“Free Little Art Galleries” Are Catching on in Rural Maine

A largely urban phenomenon elsewhere, these small galleries are providing new, tiny outlets for local (and not-so-local) artists.

Petite pastels and shrimpy shell-art in Castine’s free little art gallery.

Petite pastels and shrimpy shell-art in Castine’s free little art gallery. Photo courtesy of Rosemary Wyman.

By Adrienne Perron
From our December 2021 issue

When Kinthi Sturtevant bought a quarter-acre plot of land on High Street in Eastport last fall, she didn’t know what to do with it. She doesn’t live in Eastport — or Maine, for that matter — but the retired IBM exec had fallen in love with the little city while visiting a friend, and she knew she wanted to somehow get involved in its vibrant arts community. An amateur painter, the New York-based Sturtevant had enjoyed taking her work to a “free little art gallery” in Brooklyn, and when her family suggested she open a FLAG of her own in down east Maine, she got to work on the 3-foot-by-3-foot Little K Gallery.

Castine’s free little art gallery.
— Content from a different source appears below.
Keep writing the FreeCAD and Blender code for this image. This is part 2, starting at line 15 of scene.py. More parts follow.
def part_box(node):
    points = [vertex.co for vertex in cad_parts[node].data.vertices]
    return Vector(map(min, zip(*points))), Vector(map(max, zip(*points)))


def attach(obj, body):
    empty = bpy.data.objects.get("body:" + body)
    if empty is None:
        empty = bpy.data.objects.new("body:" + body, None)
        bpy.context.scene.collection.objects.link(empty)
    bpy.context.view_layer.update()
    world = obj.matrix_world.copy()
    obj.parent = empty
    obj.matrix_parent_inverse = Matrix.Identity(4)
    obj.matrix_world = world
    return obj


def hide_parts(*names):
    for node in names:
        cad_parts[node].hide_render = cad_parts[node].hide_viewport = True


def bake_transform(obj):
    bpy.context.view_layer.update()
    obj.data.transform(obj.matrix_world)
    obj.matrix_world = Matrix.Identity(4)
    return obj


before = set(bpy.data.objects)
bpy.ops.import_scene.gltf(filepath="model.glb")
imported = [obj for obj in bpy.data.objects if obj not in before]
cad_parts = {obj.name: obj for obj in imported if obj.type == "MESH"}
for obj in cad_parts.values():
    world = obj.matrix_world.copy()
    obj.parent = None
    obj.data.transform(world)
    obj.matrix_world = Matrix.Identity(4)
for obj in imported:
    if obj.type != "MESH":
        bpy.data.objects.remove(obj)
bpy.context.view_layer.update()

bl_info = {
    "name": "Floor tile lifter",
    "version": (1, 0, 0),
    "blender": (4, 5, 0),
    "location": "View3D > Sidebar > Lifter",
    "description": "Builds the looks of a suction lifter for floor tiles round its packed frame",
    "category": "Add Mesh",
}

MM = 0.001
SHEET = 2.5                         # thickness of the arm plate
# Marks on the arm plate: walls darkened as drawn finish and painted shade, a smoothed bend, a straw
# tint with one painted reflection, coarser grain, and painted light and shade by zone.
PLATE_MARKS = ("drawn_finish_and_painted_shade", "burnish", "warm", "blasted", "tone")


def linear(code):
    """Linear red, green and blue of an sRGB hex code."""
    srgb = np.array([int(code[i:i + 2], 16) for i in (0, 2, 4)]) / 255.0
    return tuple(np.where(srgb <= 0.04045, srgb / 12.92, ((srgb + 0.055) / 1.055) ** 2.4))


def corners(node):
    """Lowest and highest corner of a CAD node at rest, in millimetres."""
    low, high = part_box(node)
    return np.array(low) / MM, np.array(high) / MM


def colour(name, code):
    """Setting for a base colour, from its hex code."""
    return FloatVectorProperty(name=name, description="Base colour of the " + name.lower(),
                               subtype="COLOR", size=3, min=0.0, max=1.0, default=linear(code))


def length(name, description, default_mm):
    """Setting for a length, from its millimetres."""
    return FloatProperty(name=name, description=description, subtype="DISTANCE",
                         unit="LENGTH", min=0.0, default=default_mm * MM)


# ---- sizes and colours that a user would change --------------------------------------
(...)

Photo courtesy of Rosemary Wyman.

FLAGs are similar to the “little free libraries” that have popped up on lawns and in public spaces nationwide in the last decade-plus (the nonprofit org Little Free Library has registered some 100,000 of them since 2012). But instead of housing books, these small structures are for artists and patrons to leave tiny artworks and/or find one to take home. As long as a piece of art fits in the space, the medium doesn’t matter: finger paintings, sculptures, pieces of knitting, and ceramics have all popped up at Little K, which Sturtevant modeled to look like “a little traditional Maine house.” And the gallery isn’t limited to local artists — since Eastport’s FLAG went up in July, artists from as far as Washington, Texas, and Maryland have mailed work to Sturtevant’s Eastport-based friend after connecting via Little K’s Instagram account (@little_k_gallery).
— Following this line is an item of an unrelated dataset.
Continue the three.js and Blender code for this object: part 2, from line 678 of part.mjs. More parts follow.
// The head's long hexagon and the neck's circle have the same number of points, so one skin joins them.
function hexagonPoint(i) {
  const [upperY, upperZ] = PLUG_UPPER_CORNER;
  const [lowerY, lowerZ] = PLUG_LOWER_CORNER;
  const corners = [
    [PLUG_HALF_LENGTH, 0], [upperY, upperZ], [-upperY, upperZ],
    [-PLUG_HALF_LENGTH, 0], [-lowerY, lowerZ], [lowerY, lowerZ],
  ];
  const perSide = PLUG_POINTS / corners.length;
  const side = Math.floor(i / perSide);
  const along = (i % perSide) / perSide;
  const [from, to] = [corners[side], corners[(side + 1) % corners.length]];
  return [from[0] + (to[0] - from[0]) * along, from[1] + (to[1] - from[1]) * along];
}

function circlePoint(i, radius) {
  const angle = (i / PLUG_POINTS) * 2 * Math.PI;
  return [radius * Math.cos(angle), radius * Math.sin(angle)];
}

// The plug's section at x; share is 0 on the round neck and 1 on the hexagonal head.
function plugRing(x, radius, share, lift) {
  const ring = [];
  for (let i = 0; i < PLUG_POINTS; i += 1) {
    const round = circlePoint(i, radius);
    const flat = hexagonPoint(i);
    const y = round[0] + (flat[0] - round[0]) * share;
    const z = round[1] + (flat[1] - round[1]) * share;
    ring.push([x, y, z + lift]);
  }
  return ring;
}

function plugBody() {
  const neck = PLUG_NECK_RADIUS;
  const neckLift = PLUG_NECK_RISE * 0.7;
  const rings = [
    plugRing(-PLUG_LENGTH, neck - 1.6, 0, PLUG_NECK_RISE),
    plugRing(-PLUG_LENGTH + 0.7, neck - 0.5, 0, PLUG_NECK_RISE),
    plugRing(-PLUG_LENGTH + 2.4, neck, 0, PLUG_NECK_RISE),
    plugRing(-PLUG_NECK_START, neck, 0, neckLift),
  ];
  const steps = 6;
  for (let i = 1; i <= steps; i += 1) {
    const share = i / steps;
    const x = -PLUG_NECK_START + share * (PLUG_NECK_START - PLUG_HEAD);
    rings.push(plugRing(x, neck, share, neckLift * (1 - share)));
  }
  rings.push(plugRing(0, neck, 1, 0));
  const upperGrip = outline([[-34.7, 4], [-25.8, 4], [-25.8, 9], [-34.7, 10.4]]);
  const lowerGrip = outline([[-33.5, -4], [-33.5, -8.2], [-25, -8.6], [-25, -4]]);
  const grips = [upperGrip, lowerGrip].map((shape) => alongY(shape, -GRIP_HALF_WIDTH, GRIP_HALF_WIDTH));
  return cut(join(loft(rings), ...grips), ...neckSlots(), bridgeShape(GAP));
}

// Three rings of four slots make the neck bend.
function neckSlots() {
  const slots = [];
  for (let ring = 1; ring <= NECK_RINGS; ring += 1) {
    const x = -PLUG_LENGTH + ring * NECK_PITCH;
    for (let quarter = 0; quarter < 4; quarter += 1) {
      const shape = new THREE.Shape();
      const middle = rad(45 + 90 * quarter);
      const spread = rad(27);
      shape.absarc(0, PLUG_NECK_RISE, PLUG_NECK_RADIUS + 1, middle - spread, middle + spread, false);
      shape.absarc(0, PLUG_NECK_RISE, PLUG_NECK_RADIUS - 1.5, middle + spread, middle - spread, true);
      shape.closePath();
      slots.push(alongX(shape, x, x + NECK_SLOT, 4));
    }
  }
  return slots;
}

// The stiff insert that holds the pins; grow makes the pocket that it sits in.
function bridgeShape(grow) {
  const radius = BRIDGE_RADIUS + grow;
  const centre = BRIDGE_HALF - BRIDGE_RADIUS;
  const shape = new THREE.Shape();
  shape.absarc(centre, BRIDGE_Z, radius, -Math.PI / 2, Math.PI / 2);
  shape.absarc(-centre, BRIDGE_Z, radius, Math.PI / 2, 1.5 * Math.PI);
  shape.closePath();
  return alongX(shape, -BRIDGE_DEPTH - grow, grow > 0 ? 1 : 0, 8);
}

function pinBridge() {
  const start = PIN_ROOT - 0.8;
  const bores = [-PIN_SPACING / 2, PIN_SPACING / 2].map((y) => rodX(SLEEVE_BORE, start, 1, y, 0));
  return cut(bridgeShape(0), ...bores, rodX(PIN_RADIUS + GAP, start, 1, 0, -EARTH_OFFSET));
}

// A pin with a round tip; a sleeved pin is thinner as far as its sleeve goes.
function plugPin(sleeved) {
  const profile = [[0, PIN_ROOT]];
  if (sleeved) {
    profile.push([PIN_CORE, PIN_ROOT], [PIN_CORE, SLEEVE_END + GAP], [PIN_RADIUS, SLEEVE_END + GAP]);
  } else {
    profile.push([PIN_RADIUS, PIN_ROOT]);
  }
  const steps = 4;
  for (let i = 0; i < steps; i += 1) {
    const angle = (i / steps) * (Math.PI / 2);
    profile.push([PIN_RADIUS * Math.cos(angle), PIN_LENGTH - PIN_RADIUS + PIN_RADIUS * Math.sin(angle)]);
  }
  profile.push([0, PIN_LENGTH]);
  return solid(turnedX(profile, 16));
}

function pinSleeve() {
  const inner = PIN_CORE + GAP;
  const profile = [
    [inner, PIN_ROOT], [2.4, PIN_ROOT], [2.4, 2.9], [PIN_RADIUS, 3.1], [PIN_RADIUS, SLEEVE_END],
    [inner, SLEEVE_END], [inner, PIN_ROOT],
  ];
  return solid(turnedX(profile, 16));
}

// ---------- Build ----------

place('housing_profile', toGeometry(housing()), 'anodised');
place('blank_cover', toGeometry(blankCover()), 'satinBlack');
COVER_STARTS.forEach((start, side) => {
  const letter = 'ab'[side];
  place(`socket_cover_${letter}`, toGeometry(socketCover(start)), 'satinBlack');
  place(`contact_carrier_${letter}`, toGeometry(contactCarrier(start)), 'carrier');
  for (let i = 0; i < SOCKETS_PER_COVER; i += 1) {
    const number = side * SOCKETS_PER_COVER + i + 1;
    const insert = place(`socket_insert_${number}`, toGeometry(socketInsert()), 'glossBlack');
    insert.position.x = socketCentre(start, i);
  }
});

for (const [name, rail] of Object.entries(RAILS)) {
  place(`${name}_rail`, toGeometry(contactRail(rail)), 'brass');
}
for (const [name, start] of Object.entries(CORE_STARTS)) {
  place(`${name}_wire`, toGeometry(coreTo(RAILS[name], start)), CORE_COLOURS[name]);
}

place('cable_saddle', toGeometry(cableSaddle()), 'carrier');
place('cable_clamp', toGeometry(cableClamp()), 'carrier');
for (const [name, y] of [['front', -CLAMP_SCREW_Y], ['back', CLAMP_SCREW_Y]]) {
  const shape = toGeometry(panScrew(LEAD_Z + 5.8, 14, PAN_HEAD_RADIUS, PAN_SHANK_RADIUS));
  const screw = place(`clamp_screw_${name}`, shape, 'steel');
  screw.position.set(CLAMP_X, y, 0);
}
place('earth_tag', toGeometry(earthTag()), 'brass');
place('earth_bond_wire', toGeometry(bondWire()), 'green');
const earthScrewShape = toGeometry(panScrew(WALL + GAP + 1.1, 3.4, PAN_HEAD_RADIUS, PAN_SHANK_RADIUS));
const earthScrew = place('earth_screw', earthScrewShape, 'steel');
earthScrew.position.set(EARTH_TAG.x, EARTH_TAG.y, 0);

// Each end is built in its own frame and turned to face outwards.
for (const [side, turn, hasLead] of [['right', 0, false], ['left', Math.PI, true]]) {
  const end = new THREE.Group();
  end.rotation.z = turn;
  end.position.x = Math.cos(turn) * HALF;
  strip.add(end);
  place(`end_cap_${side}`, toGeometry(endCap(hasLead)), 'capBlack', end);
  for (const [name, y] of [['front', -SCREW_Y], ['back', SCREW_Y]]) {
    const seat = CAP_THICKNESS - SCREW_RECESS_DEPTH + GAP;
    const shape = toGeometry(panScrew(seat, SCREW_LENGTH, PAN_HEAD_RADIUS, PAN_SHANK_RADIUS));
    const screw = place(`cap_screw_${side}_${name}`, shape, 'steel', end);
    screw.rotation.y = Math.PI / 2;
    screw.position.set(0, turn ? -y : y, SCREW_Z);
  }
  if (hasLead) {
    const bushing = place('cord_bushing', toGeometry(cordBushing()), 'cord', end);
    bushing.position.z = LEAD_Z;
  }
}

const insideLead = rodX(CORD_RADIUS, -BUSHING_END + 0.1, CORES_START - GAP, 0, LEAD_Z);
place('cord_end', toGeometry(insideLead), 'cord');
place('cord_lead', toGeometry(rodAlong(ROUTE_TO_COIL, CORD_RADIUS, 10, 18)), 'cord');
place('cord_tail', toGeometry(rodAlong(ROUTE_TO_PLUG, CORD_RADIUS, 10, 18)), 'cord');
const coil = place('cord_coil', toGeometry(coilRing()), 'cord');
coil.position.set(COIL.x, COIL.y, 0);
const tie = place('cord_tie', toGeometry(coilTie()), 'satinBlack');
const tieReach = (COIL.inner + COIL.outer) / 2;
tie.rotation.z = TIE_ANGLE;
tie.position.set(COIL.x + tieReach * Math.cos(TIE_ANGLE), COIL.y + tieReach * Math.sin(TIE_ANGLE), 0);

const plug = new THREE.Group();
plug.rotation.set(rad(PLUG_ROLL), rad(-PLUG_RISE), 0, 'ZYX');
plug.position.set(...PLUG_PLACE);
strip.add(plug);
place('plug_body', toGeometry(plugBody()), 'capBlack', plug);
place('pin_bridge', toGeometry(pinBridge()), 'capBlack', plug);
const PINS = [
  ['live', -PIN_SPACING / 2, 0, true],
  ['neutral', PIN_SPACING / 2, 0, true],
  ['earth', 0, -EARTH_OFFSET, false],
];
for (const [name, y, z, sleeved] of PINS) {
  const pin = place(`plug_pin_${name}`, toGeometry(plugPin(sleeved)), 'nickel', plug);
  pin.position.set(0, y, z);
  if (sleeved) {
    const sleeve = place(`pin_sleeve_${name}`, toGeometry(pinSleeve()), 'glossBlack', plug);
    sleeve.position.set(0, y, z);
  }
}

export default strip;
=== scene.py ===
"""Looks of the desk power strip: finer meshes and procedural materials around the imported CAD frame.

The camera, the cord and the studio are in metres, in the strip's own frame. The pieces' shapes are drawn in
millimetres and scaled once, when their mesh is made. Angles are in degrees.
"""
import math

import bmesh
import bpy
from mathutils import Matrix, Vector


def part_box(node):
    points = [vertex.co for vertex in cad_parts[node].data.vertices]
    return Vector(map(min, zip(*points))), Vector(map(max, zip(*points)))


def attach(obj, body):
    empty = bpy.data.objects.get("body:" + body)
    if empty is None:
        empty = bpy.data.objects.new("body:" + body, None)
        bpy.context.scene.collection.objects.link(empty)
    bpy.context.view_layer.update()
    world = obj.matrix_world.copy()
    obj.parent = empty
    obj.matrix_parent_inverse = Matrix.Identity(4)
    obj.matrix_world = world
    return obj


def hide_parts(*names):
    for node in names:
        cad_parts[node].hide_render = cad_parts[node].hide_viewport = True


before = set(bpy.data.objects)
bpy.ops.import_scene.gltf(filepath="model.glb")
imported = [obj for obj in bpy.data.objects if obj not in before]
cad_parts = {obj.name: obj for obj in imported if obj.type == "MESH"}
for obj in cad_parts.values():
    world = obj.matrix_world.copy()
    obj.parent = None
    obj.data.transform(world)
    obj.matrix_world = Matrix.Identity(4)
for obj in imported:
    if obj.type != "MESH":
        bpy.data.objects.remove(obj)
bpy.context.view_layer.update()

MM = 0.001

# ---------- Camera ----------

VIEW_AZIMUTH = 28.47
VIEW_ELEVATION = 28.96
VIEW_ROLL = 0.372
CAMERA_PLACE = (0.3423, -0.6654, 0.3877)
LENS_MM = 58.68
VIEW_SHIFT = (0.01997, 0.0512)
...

To hear the Washington Post tell it this summer, FLAGs are mostly materializing in arts-hub metros like Seattle, DC, and the San Francisco Bay area. Not so in Maine, where Eastport’s is joined by another in Castine, opened this summer by Castine Arts Association president Johanna Sweet, next to the town’s post office on Main Street. An artist in Cherryfield recently asked Sturtevant about copying her building plans to build a FLAG in that tiny down east community. Both Sturtevant and Sweet think free little art galleries will be springing up across Maine before long — and neither supposes that having a robust arts scene is a prerequisite.

“The galleries are a universal outlet for people to make things and feel safe to put their art out there,” Sweet says, “to tap themselves and find something within.”